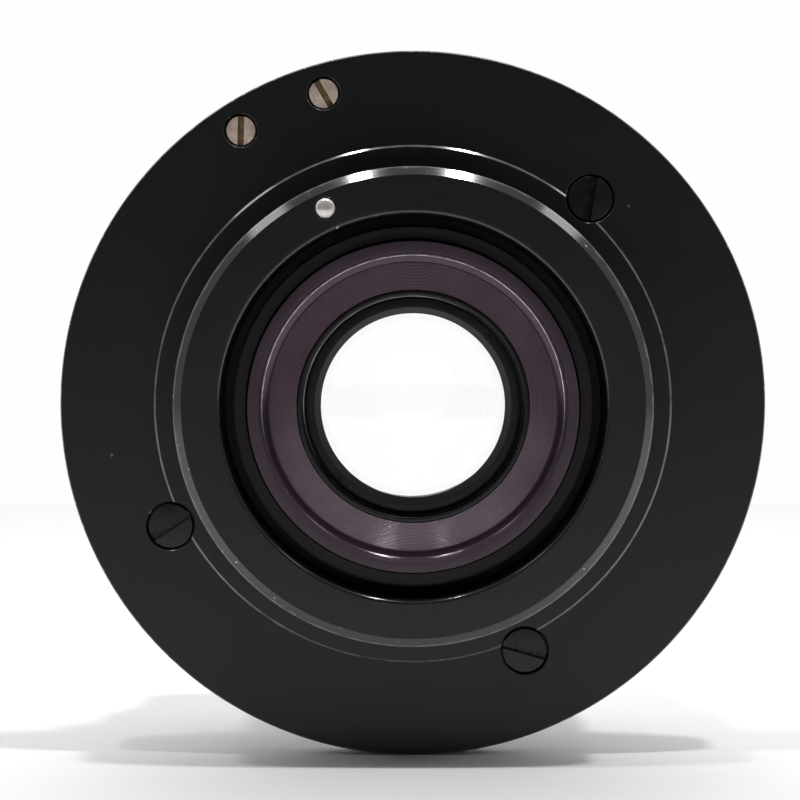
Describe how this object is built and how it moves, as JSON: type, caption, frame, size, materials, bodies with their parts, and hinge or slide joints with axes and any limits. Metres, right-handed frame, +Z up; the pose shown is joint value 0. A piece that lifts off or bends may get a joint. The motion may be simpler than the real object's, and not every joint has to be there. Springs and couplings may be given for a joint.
{
  "type": "enlarger lens",
  "caption": "Enlarging lens with a click-stopped aperture ring and a working blade iris, screwed into a round lens board with a bevelled seating spigot.",
  "frame": {"origin": "on the optical axis, in the plane of the lens board's rear face", "axes": "+Y along the optical axis towards the front of the lens (the side with the aperture ring), -Y towards the rear spigot and the lamp, +Z up, +X to the right as seen from the rear"},
  "size_m": [0.078, 0.0409, 0.078],
  "materials": {
    "satin_black_anodise": "satin black anodised, worn at the edges",
    "aged_black_anodise": "satin black anodised, aged slightly red-brown",
    "plum_black_anodise": "black anodised, aged towards plum",
    "aged_purple_anodise": "black anodised, faded to purple, with fine turned grooves",
    "cell_black": "matt black lacquer",
    "screw_black": "oil-blackened steel, turned",
    "old_brass": "worn turned brass, tarnished pinkish brown",
    "bright_steel": "polished steel",
    "blade_steel": "blued spring steel leaf",
    "spring_steel": "bright spring wire",
    "optical_glass": "polished, single-layer coated optical glass"
  },
  "bodies": {
    "root": {"lens_board": "satin_black_anodise", "mount_collar": "aged_black_anodise", "clamp_screw_1": "screw_black", "clamp_screw_2": "screw_black", "clamp_screw_3": "screw_black", "index_screw_1": "old_brass", "index_screw_2": "old_brass", "index_block": "satin_black_anodise", "locating_pin": "bright_steel", "lens_barrel": "plum_black_anodise", "rear_baffle": "aged_purple_anodise", "rear_cell": "cell_black", "rear_retaining_ring": "cell_black", "rear_crown_element": "optical_glass", "rear_flint_element": "optical_glass", "iris_housing": "cell_black", "iris_retainer": "cell_black", "click_spring": "spring_steel", "front_barrel": "satin_black_anodise", "front_cell": "cell_black", "middle_element": "optical_glass", "element_spacer": "cell_black", "front_element": "optical_glass", "front_retaining_ring": "cell_black", "front_trim_ring": "satin_black_anodise"},
    "aperture_ring": {"scale_ring": "satin_black_anodise", "aperture_ring_grip": "satin_black_anodise", "iris_driver_screw": "screw_black", "grip_screw_1": "screw_black", "grip_screw_2": "screw_black", "grip_screw_3": "screw_black", "iris_actuator_ring": "cell_black"},
    "blade_1": {"iris_blade_1": "blade_steel"},
    "blade_2": {"iris_blade_2": "blade_steel"},
    "blade_3": {"iris_blade_3": "blade_steel"},
    "blade_4": {"iris_blade_4": "blade_steel"},
    "blade_5": {"iris_blade_5": "blade_steel"},
    "blade_6": {"iris_blade_6": "blade_steel"},
    "click_ball": {"click_ball": "bright_steel"}
  },
  "joints": [
    {"name": "aperture_ring_turn", "type": "hinge", "parent": "root", "child": "aperture_ring", "pos_m": [0, 0.013, 0], "axis": [0, -1, 0], "range_deg": [0, 50]},
    {"name": "blade_1_pivot", "type": "hinge", "parent": "root", "child": "blade_1", "pos_m": [0.0166, 0.0088, 0], "axis": [0, -1, 0], "range_deg": [0, 27.6]},
    {"name": "blade_2_pivot", "type": "hinge", "parent": "root", "child": "blade_2", "pos_m": [0.0083, 0.0088, 0.01438], "axis": [0, -1, 0], "range_deg": [0, 27.6]},
    {"name": "blade_3_pivot", "type": "hinge", "parent": "root", "child": "blade_3", "pos_m": [-0.0083, 0.0088, 0.01438], "axis": [0, -1, 0], "range_deg": [0, 27.6]},
    {"name": "blade_4_pivot", "type": "hinge", "parent": "root", "child": "blade_4", "pos_m": [-0.0166, 0.0088, 0], "axis": [0, -1, 0], "range_deg": [0, 27.6]},
    {"name": "blade_5_pivot", "type": "hinge", "parent": "root", "child": "blade_5", "pos_m": [-0.0083, 0.0088, -0.01438], "axis": [0, -1, 0], "range_deg": [0, 27.6]},
    {"name": "blade_6_pivot", "type": "hinge", "parent": "root", "child": "blade_6", "pos_m": [0.0083, 0.0088, -0.01438], "axis": [0, -1, 0], "range_deg": [0, 27.6]},
    {"name": "click_ball_slide", "type": "slide", "parent": "root", "child": "click_ball", "axis": [-1, 0, 0], "range_m": [0, 0.00025], "stiffness_N_per_m": 200}
  ],
  "couplings": [
    {"joint": "blade_1_pivot", "follows": "aperture_ring_turn", "ratio": 0.55},
    {"joint": "blade_2_pivot", "follows": "aperture_ring_turn", "ratio": 0.55},
    {"joint": "blade_3_pivot", "follows": "aperture_ring_turn", "ratio": 0.55},
    {"joint": "blade_4_pivot", "follows": "aperture_ring_turn", "ratio": 0.55},
    {"joint": "blade_5_pivot", "follows": "aperture_ring_turn", "ratio": 0.55},
    {"joint": "blade_6_pivot", "follows": "aperture_ring_turn", "ratio": 0.55}
  ]
}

### Task details
Filter out every line that lacks the word "bodies", and copy the rest.

### Final result
Describe how this object is built and how it moves, as JSON: type, caption, frame, size, materials, bodies with their parts, and hinge or slide joints with axes and any limits. Metres, right-handed frame, +Z up; the pose shown is joint value 0. A piece that lifts off or bends may get a joint. The motion may be simpler than the real object's, and not every joint has to be there. Springs and couplings may be given for a joint.
  "bodies": {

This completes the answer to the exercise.